Index comes off 15% from October highs

Nifty valuation falls below five-year average

With the Nifty50 coming off about 15% from its October highs, the valuation of the index has slipped below its five-year average and is just about 3.3% premium to the ten-year average.
With the Nifty50 coming off about 15% from its October highs, the valuation of the index has slipped below its five-year average and is just about 3.3% premium to the ten-year average.

The Indian equities mirrored the global rout on Monday as investors shunned risky assets amid worries over aggressive policy tightening by the Federal Reserve in the upcoming FOMC meeting. While a COVID-19 warning from Beijing added concerns on the global growth, what stoked further fears was relentless withdrawal of foreign money.

With the Nifty50 coming off about 15% from its October highs, the valuation of the index has slipped below its five-year average and is just about 3.3% premium to the ten-year average.

At Monday’s close of 15,774.40 points, the Nifty50 is trading at 17.40 times of its one-year forward earnings, Bloomberg data show. That compares with the highest valuation of 22.8x commanded in October last year. The five-year average stood at 18.7x as on Monday. Among the emerging markets, Brazil’s Bovespa and Korea’s Kospi are traded at a lower valuation of 6.1x and 9.4x, respectively.

According to Kotak Institutional Equities, valuations of the Indian markets and most sectors look a lot more reasonable after the recent correction. “Valuations of most ‘growth’ stocks in the consumption sectors are still quite expensive and higher-than-longer inflation from higher domestic food and global fuel prices may lead to higher-than-expected increase in interest rates,” the domestic brokerage said in a note dated June 1.

The Sensex on Monday crashed 1,456.74 points or 2.7% to mark its biggest single-day fall since March 7. While the 30-stock index settled at 52,846.70 points, the Nifty50 ended 427.40 points or 2.6% lower at 15,774.40. Moreover, the fall in bank stocks made the Monday’s decline severe as the Bank Nifty declined over 3% to close at 33,405.85. The gauge for bank stocks has corrected nearly 19% from its October highs.

The global as well as Indian equities have witnessed a sharp correction recently amid the worries over US inflation and possible aggressive Fed policy tightening. Covid-19 warning from Beijing has also added to concerns about global growth. Investors also await consumer inflation data in India, observed Pankaj Pandey, head – research, ICICI Direct. “On the equity market outlook, while we believe volatility may remain in the near term, the recent trough gives an opportunity to long-term investors to load up on quality companies with sustainable growth visibility, said Pandey.

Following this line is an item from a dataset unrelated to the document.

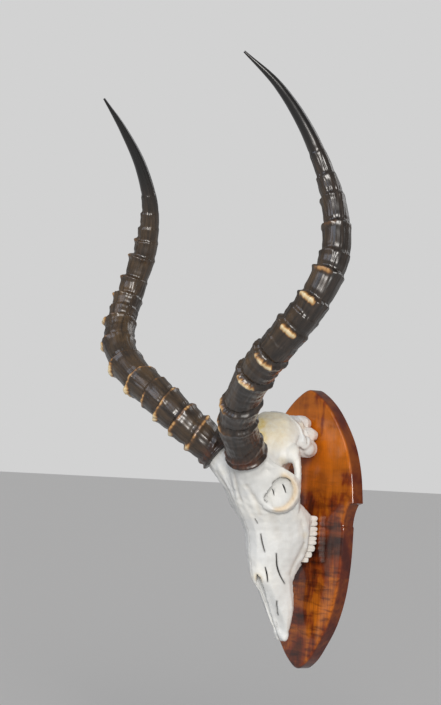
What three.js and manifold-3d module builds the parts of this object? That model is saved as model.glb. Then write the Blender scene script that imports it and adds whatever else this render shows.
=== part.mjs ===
// Skull and horns of an impala ram, without the lower jaw, on a shield-shaped wooden wall plaque.
// Millimetres. The origin is the middle of the plaque's back, which lies on the wall (y = 0).
// -Y points out of the wall, +Z up, and +X to the animal's left. The nose points down.

import * as THREE from 'three';
import { ParametricGeometry } from 'three/addons/geometries/ParametricGeometry.js';
import { mergeVertices } from 'three/addons/utils/BufferGeometryUtils.js';
import Module from 'manifold-3d';

const wasm = await Module();
wasm.setup();

// ---------------------------------------------------------------- driving dimensions

const GAP = 0.3; // clearance between touching pieces

const PLAQUE_THICKNESS = 15;
const PLAQUE_EDGE_RADIUS = 6; // rounded front edge
const PLAQUE_TOP = 160;
const PLAQUE_BOTTOM = -160;
// Right half of the outline as [x, z], from beside the apex down to the shoulder.
const PLAQUE_UPPER = [[20, 153], [42.5, 138], [62, 118], [79, 93.5], [89.5, 65], [94.5, 33]];
const PLAQUE_STEP = [87, 31]; // inner end of the short step under the shoulder
const PLAQUE_COVE = [79, 21]; // control point of the hollow below the step
const PLAQUE_CORNER = [78, 7]; // small corner where the hollow ends
const PLAQUE_LOWER = [[79.5, 5], [77.5, -36], [70.5, -73], [57, -105], [38, -131], [20, -150]];

// Centre line of the left horn, base to tip, as [x, y, z].
const HORN_PATH = [
  [28.5, -114, 81], [54, -144, 113], [92, -162, 144], [134, -172, 171], [174, -170, 201], [202, -155, 239],
  [210, -137, 285], [198, -129, 333], [182, -136, 381], [173, -156, 425], [165, -187, 465], [152, -223, 497],
];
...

With Monday’s fall, the benchmarks have corrected over 9% so far in 2022.To put this in perspective, the markets haven’t yielded negative returns since 2016. Meanwhile, the market breadth remained weak for the second straight month, with an advance/decline ratio of 0.82 for so far in June. If it remains in the negative zone for rest of the month, then the two successive months of higher number of decliners will be recorded for the first since March 2020.

Foreign portfolio investors, who have been net sellers since October, have cumulatively offloaded Indian shares worth over $29 billion. In contrast, domestic institutional investors have bought shares worth $35billion during the same period.